Every line below should be repeated exactly.

++++++

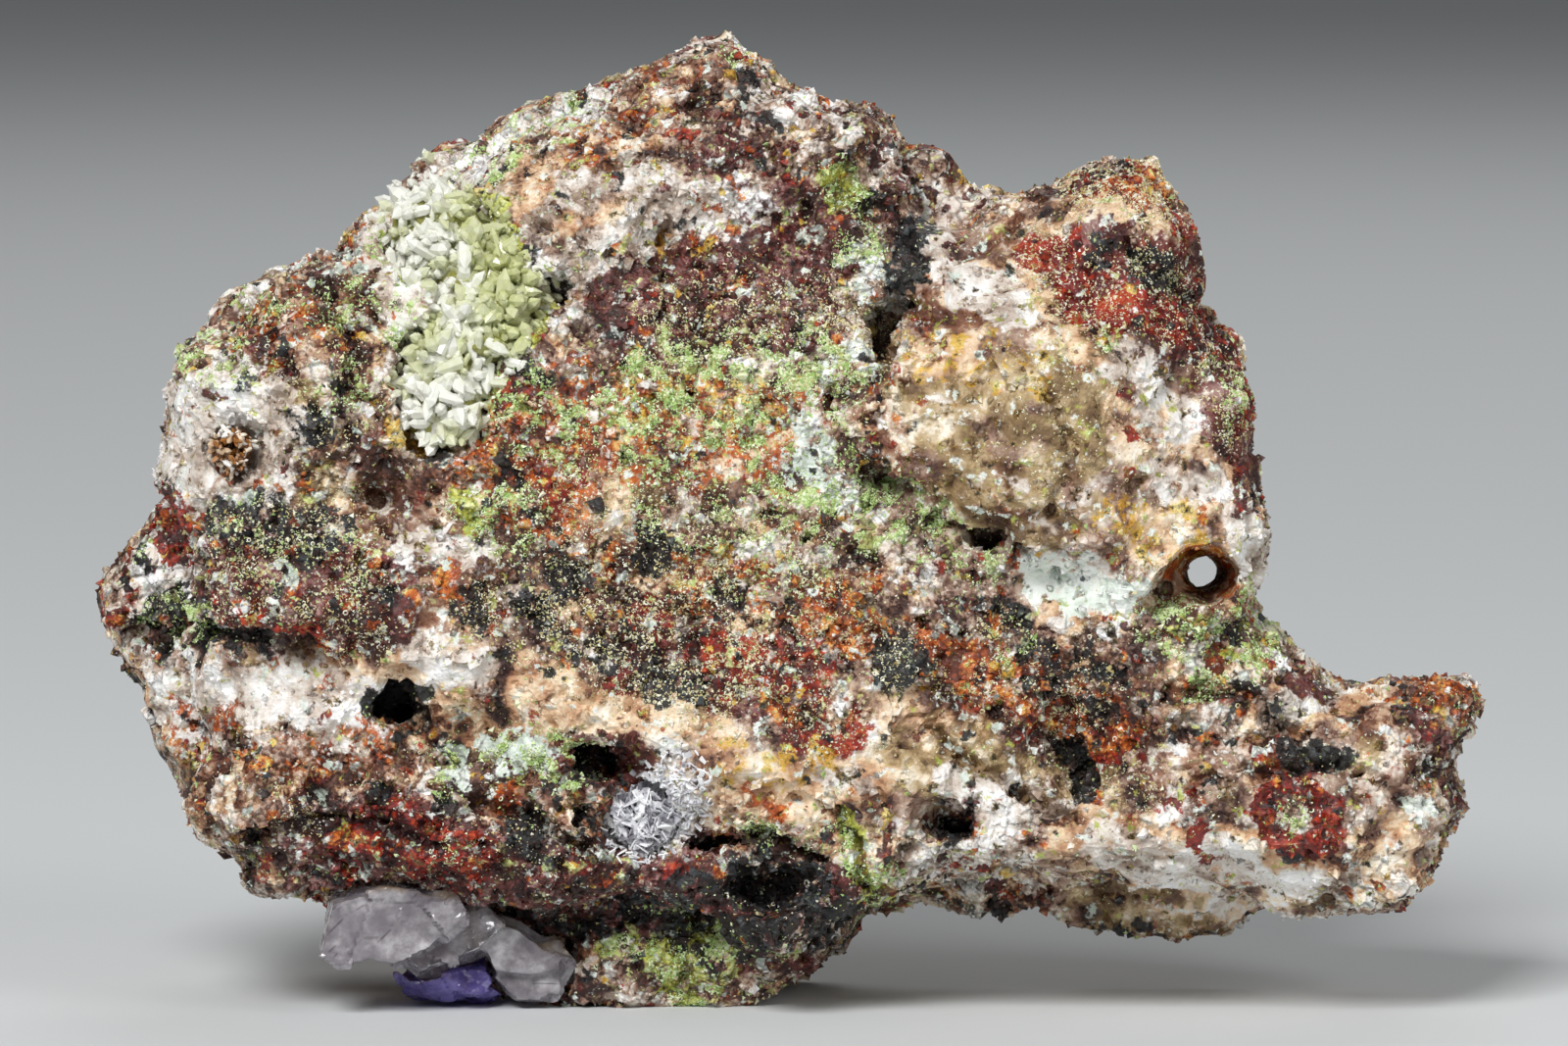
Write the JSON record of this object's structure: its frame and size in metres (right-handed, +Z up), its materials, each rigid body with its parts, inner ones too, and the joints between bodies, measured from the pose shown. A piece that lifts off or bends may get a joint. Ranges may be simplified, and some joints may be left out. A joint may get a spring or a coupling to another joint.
{
  "type": "creaseyite specimen",
  "caption": "Vuggy iron-stained quartz rock dusted with pale green creaseyite, with crystal crusts in its hollows and purple fluorite under it.",
  "frame": {"origin": "a point of the small flat spot on the underside that the specimen stands on", "axes": "+X to the right along the longest side as the best face is seen, -Y out of the best face, +Z up from the flat spot"},
  "size_m": [0.0563, 0.0253, 0.0388],
  "materials": {
    "matrix_rock": "rough broken rock with ochre, hematite stains and green dust",
    "pale_quartz": "glassy translucent crystals",
    "stained_quartz": "iron-stained glassy crystals",
    "white_blades": "matt white blades",
    "grey_quartz": "clear grey quartz with broken faces",
    "purple_fluorite": "clear purple fluorite"
  },
  "bodies": {
    "root": {"matrix_rock": "matrix_rock", "cleft_quartz": "pale_quartz", "star_vug_quartz": "stained_quartz", "white_blades": "white_blades", "under_quartz": "grey_quartz", "purple_fluorite": "purple_fluorite"}
  },
  "joints": []
}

++++++

- **EXERCISE SOLUTION**:
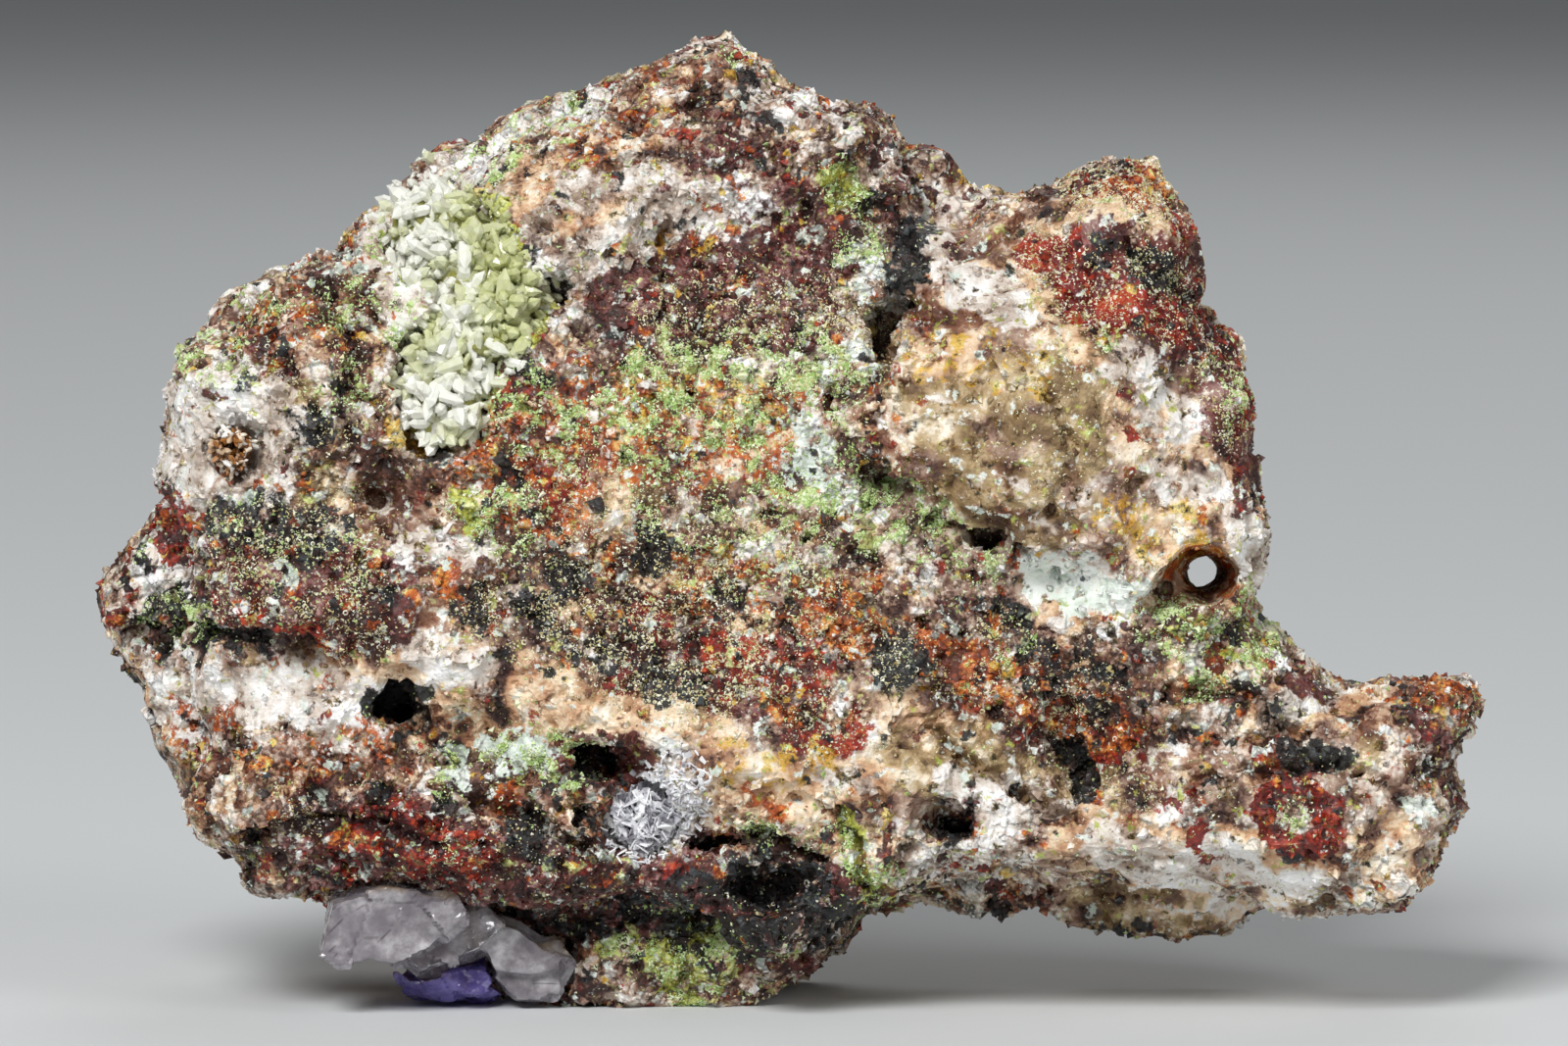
Write the JSON record of this object's structure: its frame and size in metres (right-handed, +Z up), its materials, each rigid body with its parts, inner ones too, and the joints between bodies, measured from the pose shown. A piece that lifts off or bends may get a joint. Ranges may be simplified, and some joints may be left out. A joint may get a spring or a coupling to another joint.
{
  "type": "creaseyite specimen",
  "caption": "Vuggy iron-stained quartz rock dusted with pale green creaseyite, with crystal crusts in its hollows and purple fluorite under it.",
  "frame": {"origin": "a point of the small flat spot on the underside that the specimen stands on", "axes": "+X to the right along the longest side as the best face is seen, -Y out of the best face, +Z up from the flat spot"},
  "size_m": [0.0563, 0.0253, 0.0388],
  "materials": {
    "matrix_rock": "rough broken rock with ochre, hematite stains and green dust",
    "pale_quartz": "glassy translucent crystals",
    "stained_quartz": "iron-stained glassy crystals",
    "white_blades": "matt white blades",
    "grey_quartz": "clear grey quartz with broken faces",
    "purple_fluorite": "clear purple fluorite"
  },
  "bodies": {
    "root": {"matrix_rock": "matrix_rock", "cleft_quartz": "pale_quartz", "star_vug_quartz": "stained_quartz", "white_blades": "white_blades", "under_quartz": "grey_quartz", "purple_fluorite": "purple_fluorite"}
  },
  "joints": []
}